(Rows from a 3D modeling dataset)
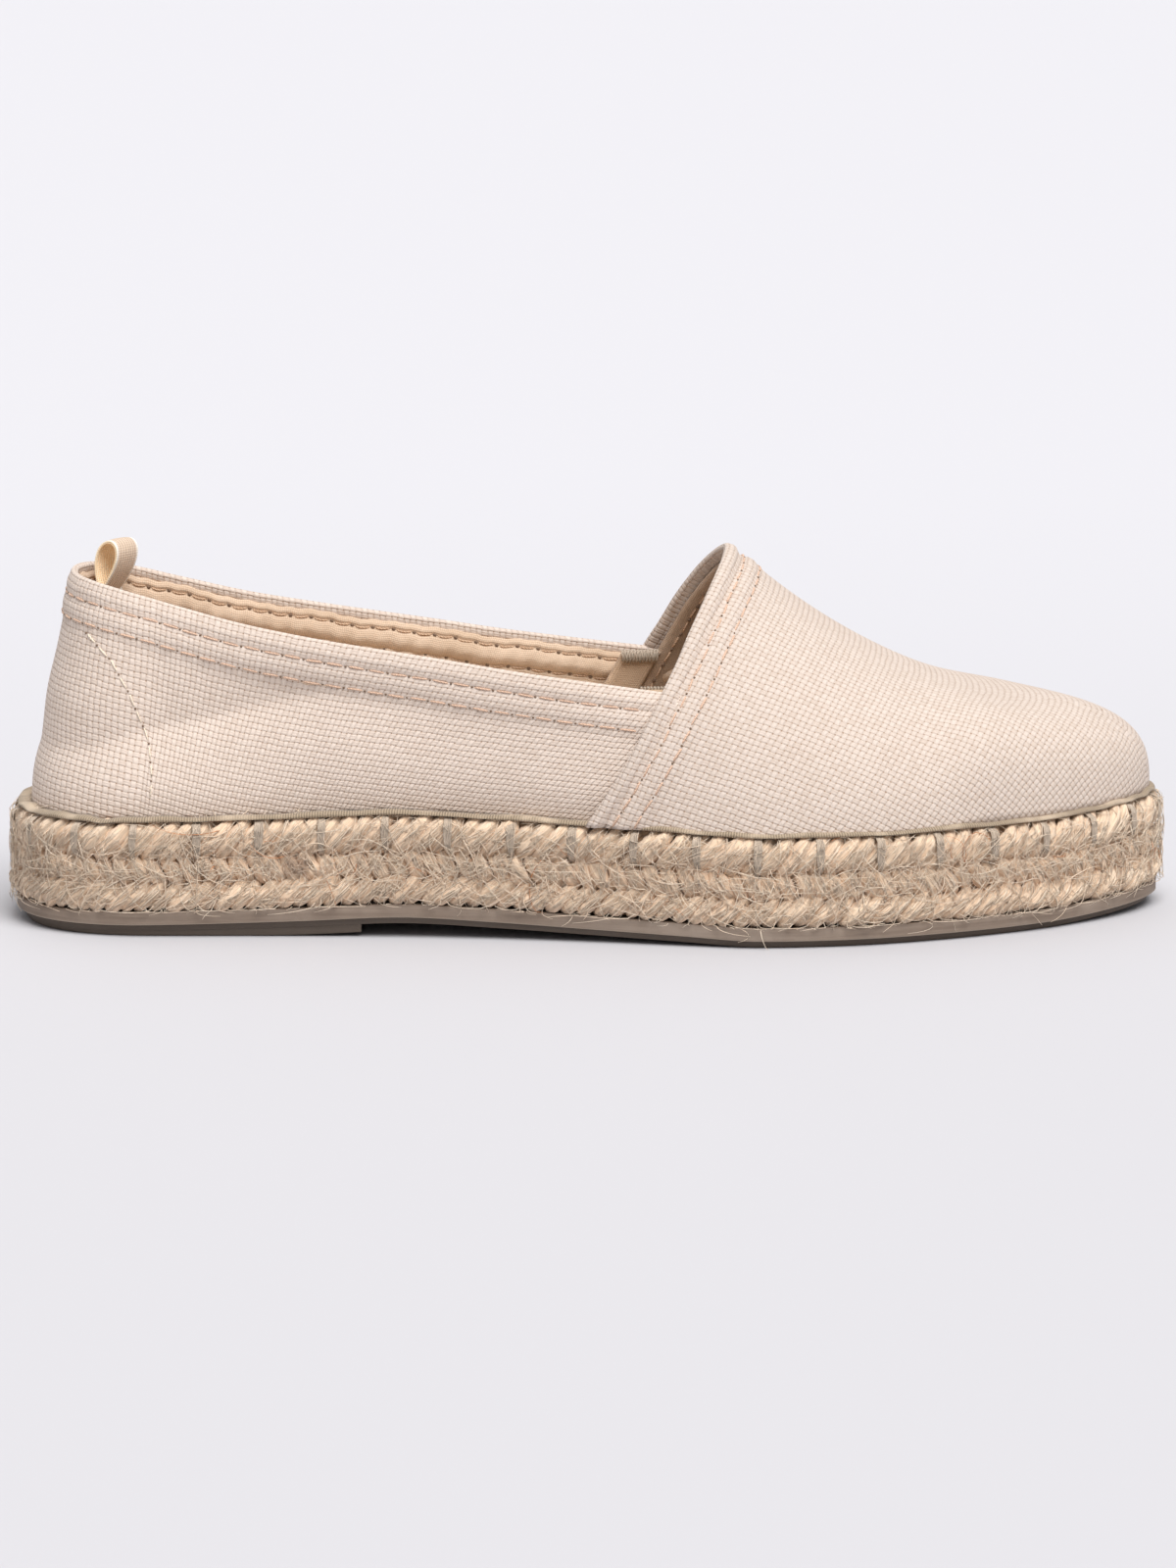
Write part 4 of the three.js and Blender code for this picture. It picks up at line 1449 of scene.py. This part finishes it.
def make_linings():
    tan = lining_material("tan lining", (0.86, 0.67, 0.5), (0.66, 0.48, 0.335))
    wanted = np.linspace(np.full(QUARTER_DOWN.shape[1], TAPE_TO - 2.5), QUARTER_DOWN[-1] - 1.0, 40)
    face = QUARTERS + QUARTER_OUT * np.minimum(QUARTER_RISE, 0.3)[..., None]
    rows = strip_points(face, wanted, np.full(len(wanted), LINING_DEPTH + 0.25))
    run = lengths_along(rows[5])
    threads = np.stack([np.broadcast_to(run, wanted.shape), wanted], -1)
    piece = panel("quarter_lining", rows, threads)
    finish_piece(smooth(cloth_solid(piece, 0.5)), tan, "sock")

    wanted = np.linspace(TAPE_FROM, TAPE_TO, TAPE_STEPS)
    share = (wanted - TAPE_FROM) / (TAPE_TO - TAPE_FROM)
    depth = LINING_DEPTH + 0.45 + 0.75 * bump_at(wanted, 5.0, 1.7) + 0.25 * np.sin(share * math.pi)
    for row in TAPE_ROWS:
        depth -= 0.45 * bump_at(wanted, row, 0.5)
    depth -= 0.65 * bump_at(share, 0, 0.07) + 0.35 * bump_at(share, 1, 0.04)
    flared = QUARTERS + QUARTER_OUT * collar_flare(QUARTER_DOWN)[..., None]
    rows = strip_points(flared, wanted, depth)
    run = lengths_along(rows[12])
    out = quarter_line(QUARTER_OUT, 6.0)
    up = rows[0] - rows[-1]
    up /= np.linalg.norm(up, axis=1)[:, None]
    ripple = 0.28 * np.sin(run * 0.33) * np.sin(run * 0.091 + 1) + 0.14 * np.sin(run * 1.4)
    puff = bump_at(wanted, 5.0, 2.2)[:, None] * (0.2 * np.sin(run * 2 * math.pi / TAPE_STITCH))[None]
    rows += up[None] * ripple[None, :, None] - out[None] * puff[..., None]
    tape = panel("topline_tape", rows, np.stack(np.meshgrid(run, wanted), -1))
    warm = lining_material("warm tan tape", (0.8, 0.61, 0.455), (0.59, 0.42, 0.285))
    finish_piece(smooth(cloth_solid(tape, 0.55)), warm, "tape")

    random.seed(31)
    pile = Pile()
    for row in TAPE_ROWS:
        line = at_distance(rows, np.repeat(wanted[:, None], rows.shape[1], 1), row)
        out = -quarter_line(QUARTER_OUT, row)
        sew(pile, line[10:-10], out[10:-10], TAPE_STITCH, gap=0.9, sink=0.0, hole=0.42)
    paint = thread_material("tan thread", (0.72, 0.5, 0.34), (0.5, 0.32, 0.2))
    finish_piece(pile.build("tape_stitching"), paint, "tape")

    inner = TOE_PART - TOE_OUT * toe_lining_inset(TOE_GAP)[..., None]
    lead = (toe_line(TOE_PART, 1.2) - toe_line(TOE_OUT, 1.2) * 3.0)[:, None]
    inner = np.concatenate([lead, inner[:, TOE_GAP.min(0) > 1.6]], 1)
    threads = laid_flat(inner, vamp_pattern(inner, VAMP_HALF_ROWS))
    vamp = join([panel("toe_lining", inner, threads, flip=True)], 0.004)
    brown = lining_material("brown-tan toe lining", (0.6, 0.44, 0.32), (0.42, 0.285, 0.19))
    finish_piece(smooth(cloth_solid(vamp, 0.5)), brown, "sock")

    pile = Pile()
    for gap in VAMP_ROWS:
        out = toe_line(TOE_OUT, gap)
        line = toe_line(TOE_PART, gap) - out * toe_lining_inset(gap)
        sew(pile, line[6:-6], -out[6:-6], LAP_STITCH, gap=1.1, sink=0.02, hole=0.42)
    finish_piece(pile.build("toe_lining_stitching"), paint, "tape")


make_linings()


# --- Joints of quarters and toe part --------------------------------------------------------
# Inside, where the quarters end under the toe part, a narrow tan strip covers the raw edges on
# each side, and a dense bar of grey thread locks the corner of the topline.
STRIP_WIDTH = 8.0
BAR_LENGTH = 7.6
BAR_HEIGHT = 2.7
BAR_THREADS = 22


def make_corner_joints():
    random.seed(3)
    strips, bars = [], Pile()
    for sign in (-1, 1):
        heights = np.linspace(53.5, 33, 26)
        steps = np.linspace(-0.5, 0.5, 13)
        rows = np.empty((len(heights), len(steps), 3))
        for i, height in enumerate(heights):
            for j, step in enumerate(steps):
                turn = 1.7
                for _ in range(8):
                    point = form_at_height(np.array([sign * -turn]), np.array([height]))[0]
                    at = (back_edge(point) - 1.2 + step * STRIP_WIDTH) / LENGTH + 0.5
                    turn = float(np.arccos(1 - 2 * at))
                edge_fold = 0.3 * np.exp(-(((abs(step) - 0.42) / 0.05) ** 2)) - 0.7 * (2 * abs(step)) ** 6
                wave = 0.15 * math.sin(height * 0.9 + sign) * abs(step)
                over_tape = 1.2 / (1 + math.exp((39.5 - height) / 0.8))
                rows[i, j] = point + (0, -np.sign(point[1]) * (3.2 + over_tape + edge_fold + wave), 0)
        threads = np.stack(np.meshgrid(steps * STRIP_WIDTH, heights), -1)
        strips.append(panel("corner_strips", rows, threads, flip=sign < 0))
        centre = rows[1, 6]
        inward = np.array([0, -np.sign(centre[1]), 0.0])
        across = (rows[1, -1] - rows[1, 0]) / np.linalg.norm(rows[1, -1] - rows[1, 0])
        for n in range(BAR_THREADS):
            place = centre + across * ((n / (BAR_THREADS - 1) - 0.5) * BAR_LENGTH) + inward * 0.5
            lean = 0.35 * (1 if n % 2 else -1)
            share = np.linspace(-0.5, 0.5, 5)
            bow = 0.5 * np.cos(share * math.pi) + random.uniform(-0.08, 0.12)
            path = place + np.outer(share * BAR_HEIGHT, (0, 0, 1)) + np.outer(share * lean, across)
            path += np.outer(bow, inward)
            bars.tube(path, random.uniform(0.24, 0.32), random.random(), shift=random.uniform(0, 50))
    strip = join(strips)
    paint = lining_material("tan strip", (0.72, 0.53, 0.37), (0.5, 0.34, 0.22))
    finish_piece(smooth(cloth_solid(strip, 0.5)), paint, "tape")
    grey = thread_material("grey-beige thread", (0.56, 0.46, 0.36), (0.36, 0.285, 0.215))
    finish_piece(bars.build("bar_tacks"), grey, "tape")


make_corner_joints()


# --- Sock -----------------------------------------------------------------------------------
# The padded insole that the foot stands on: cotton over thin foam, dished at the heel and the
# ball, with its edge rolled down against the lining.
SOCK_EDGE = [(6.0, 0.2), (5.6, 0.7), (5.4, 1.6), (5.6, 2.5), (6.2, 3.0)]  # (inset, rise)
SOCK_DISHES = [
    {"depth": 1.3, "x": -92, "long": 26, "wide": 20},  # under the heel
    {"depth": 1.1, "x": 55, "long": 34, "wide": 30},  # under the ball
]


def make_sock():
    rings = [ring(inset, lambda at, r=rise: jute_top(at) + GAP + r) for inset, rise in SOCK_EDGE]
    sock = ring_body("insole_sock", rings)
    mesh = sock.data
    flat = np.empty(len(mesh.vertices) * 3)
    mesh.vertices.foreach_get("co", flat)
    flat = flat.reshape(-1, 3)
    x, y = flat[:, 0] / MM, flat[:, 1] / MM
    _, _, at = sole_edge(np.arccos(np.clip(1 - 2 * (x / LENGTH + 0.5), -1, 1)))
    top = flat[:, 2] / MM > jute_top(at) + GAP + 2.9
    dish = 0 * x
    for place in SOCK_DISHES:
        dish += place["depth"] * bump_at(x, place["x"], place["long"]) * bump_at(y, 0, place["wide"])
    flat[:, 2] -= np.where(top, dish, 0) * MM
    mesh.vertices.foreach_set("co", flat.ravel())
    corner = np.empty(len(mesh.loops), int)
    mesh.loops.foreach_get("vertex_index", corner)
    mesh.uv_layers.active.data.foreach_set("uv", (flat[corner][:, :2] / MM).ravel())
    mesh.update()
    smooth(sock, 50)
    paint = lining_material("sock cotton", (0.74, 0.6, 0.46), (0.56, 0.43, 0.31))
    finish_piece(sock, paint, "sock", "insole")


make_sock()


# --- Pull loop ------------------------------------------------------------------------------
# A short length of ribbed cotton tape, folded into a drop shape and caught under the topline
# tape inside the heel.
LOOP_WIDTH = 7.0
LOOP_THICK = 0.55
LOOP_HALF = 2.75
LOOP_RISE = 10.7
LOOP_TAB = 10
LOOP_FOOT = (-103.8, 9.2, 69.6)
LOOP_TURN = math.radians(-38)
LOOP_LEAN = math.tan(math.radians(11))


def make_pull_loop():
    angle = np.linspace(0.16, 2 * math.pi - 0.16, 61)
    side = LOOP_HALF / 0.77 * np.sin(angle) * np.sin(angle / 2)
    up = LOOP_RISE * (1 - np.cos(angle)) / 2
    tab = np.linspace(LOOP_TAB, 0.8, 8)
    side = np.concatenate([np.full(8, 0.32), side, np.full(8, -0.32)])
    up = np.concatenate([-tab, up, -tab[::-1]])
    path = np.stack([side, up], 1)
    outer_face = [(share, 0.5) for share in np.linspace(-0.5, 0.5, 9)]
    inner_face = [(share, -0.5) for share in np.linspace(0.5, -0.5, 9)]
    section = np.array(outer_face + inner_face + outer_face[:1])
    t = np.array([math.cos(LOOP_TURN), math.sin(LOOP_TURN), 0])
    w = np.array([-math.sin(LOOP_TURN), math.cos(LOOP_TURN), 0])
    run = np.gradient(path, axis=0)
    run /= np.linalg.norm(run, axis=1)[:, None]
    facing = np.stack([run[:, 1], -run[:, 0]], 1)
    points = np.empty((len(section), len(path), 3))
    for j, (share, side) in enumerate(section):
        stand = side * LOOP_THICK + 0.25 * (1 - (2 * share) ** 2)
        sideways = path[:, 0] + facing[:, 0] * stand
        rise = path[:, 1] + facing[:, 1] * stand
        place = np.outer(sideways, t) + share * LOOP_WIDTH * w + np.outer(rise, (LOOP_LEAN, 0, 1))
        points[j] = place + np.array(LOOP_FOOT)
    lengths = lengths_along(path)
    round_section = np.concatenate([np.linspace(0, 1, 9), np.linspace(1.1, 2.1, 9), [2.2]]) * LOOP_WIDTH
    loop = join([panel("pull_loop_tape", points, np.stack(np.meshgrid(lengths, round_section), -1))], 0.01)
    edit_all(loop, bpy.ops.mesh.fill_holes, sides=0)
    smooth(edit_all(loop, bpy.ops.mesh.normals_make_consistent, inside=False), 50)
    material, tree, shader = new_material("ribbed tape", 0.75, 0.2, 0.15)
    uv = tree.uv()
    parts = tree.new("SeparateXYZ", i0=uv)
    ribs = tree.maths("SINE", tree.times(parts.outputs["Y"], 2 * math.pi / 0.75))
    picks = tree.maths("SINE", tree.times(parts.outputs["X"], 2 * math.pi / 0.5))
    lint = tree.noise(tree.scaled(uv, (0.6, 3, 1)), 1.0, 3)
    weave = tree.maths("MULTIPLY_ADD", ribs, 0.3, tree.maths("MULTIPLY_ADD", picks, 0.12, lint))
    inner = tree.ramp(parts.outputs["Y"], LOOP_WIDTH * 1.03, LOOP_WIDTH * 1.06)
    from_middle = tree.maths("ABSOLUTE", tree.maths("SUBTRACT", parts.outputs["Y"], LOOP_WIDTH / 2))
    on_outer = tree.maths("SUBTRACT", 1.0, inner)
    rim = tree.times(tree.ramp(from_middle, 2.85, 3.05), on_outer)
    shade = tree.ramp(weave, 0.2, 0.85)
    outside = tree.mixed(shade, (0.56, 0.42, 0.31), (0.75, 0.59, 0.455))
    # Partly painted light: the inner face is a warmer tan than the outer one, and is painted much lighter to
    # stand in for the light that reaches inside the loop.
    inside = tree.mixed(shade, (0.95, 0.68, 0.42), (1.0, 0.86, 0.62))
    base = tree.mixed(inner, outside, inside)
    tree.link(tree.mixed(rim, base, (0.9, 0.84, 0.76)), shader.inputs["Base Color"])
    tree.bumped(shader, weave, 0.18, 0.9)
    return finish_piece(loop, material, "tape", "pull_loop")


make_pull_loop()
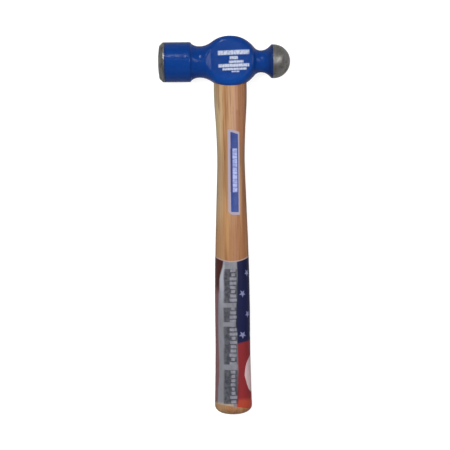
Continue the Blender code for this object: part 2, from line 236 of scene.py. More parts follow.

Short exercise.
Going over the lines above, work out how many include "parts", then give only that number.

Complete response.
6